An old clay village

Roche Parish Council


The village gets its name from a granite outcrop east of the village. It is one of the northern-most china clay villages, lying just south of the A30 on the B3274. Nearby are the towns of Bodmin to the north-east and St. Austell to the south, as well as the Eden Project just a few miles away. The population of the village was 3,686 at the 2011 census.

Roche is the Norman-French word for Rock. On the northern flank of the village is the 66 foot high Roche Rock, a large granite outcrop. The stone tower built on the outcrop is said to have been the dwelling of the hermit Ogrin who sheltered the lovers Tristan and Iseult. The ruined 14th century St. Michael's chapel clings precariously to the south side. The rock is also associated with the legend of Jan Tregeagle, a 17th-century magistrate, who after death found refuge in the chapel.

The church is dedicated to St. Gomondas, the tower is medieval but the rest of the church was rebuilt in 1822. There is a fine Norman font and a good churchyard cross.

Roche Sports and Social Club is in Trezaise Road and the village has several shops and small businesses.

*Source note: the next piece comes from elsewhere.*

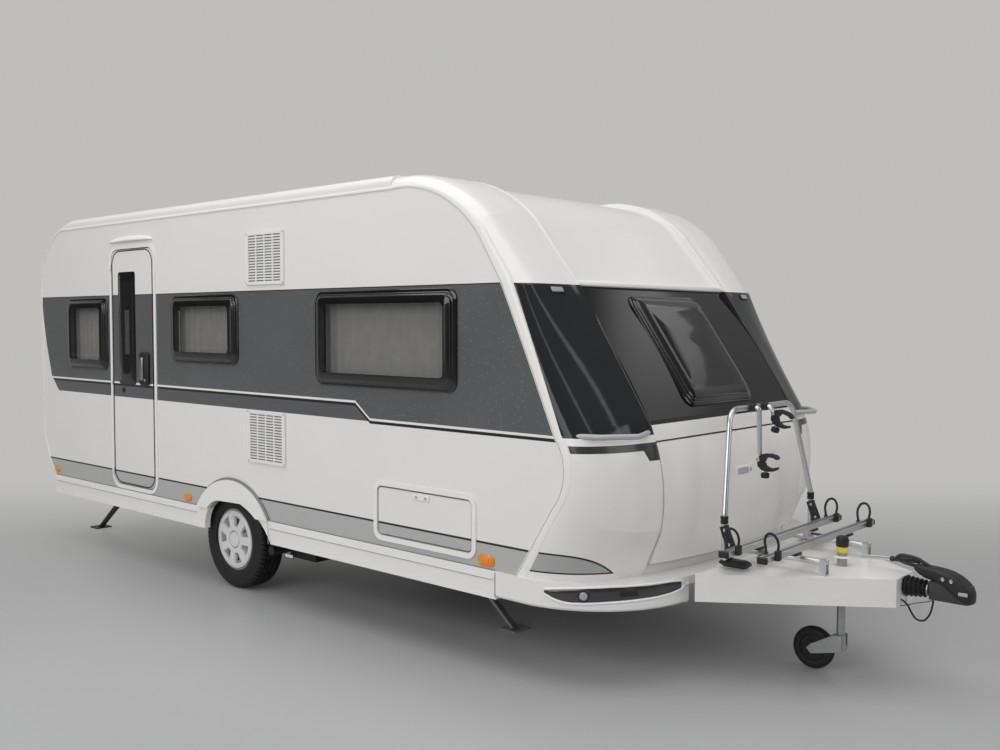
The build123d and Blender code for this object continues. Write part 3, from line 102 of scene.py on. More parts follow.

Roche railway station is located approximately one mile north of Roche, at Victoria. The station has a single track, with a marker board showing direction of travel either to Newquay or Par.

Notable Residents

Wilfred Melville Benetto (1902-1994), Writer of the first full length novel in the Cornish Language. He was born in Roche.

Charles Knight (1863-1941), civil servant was born in Roche.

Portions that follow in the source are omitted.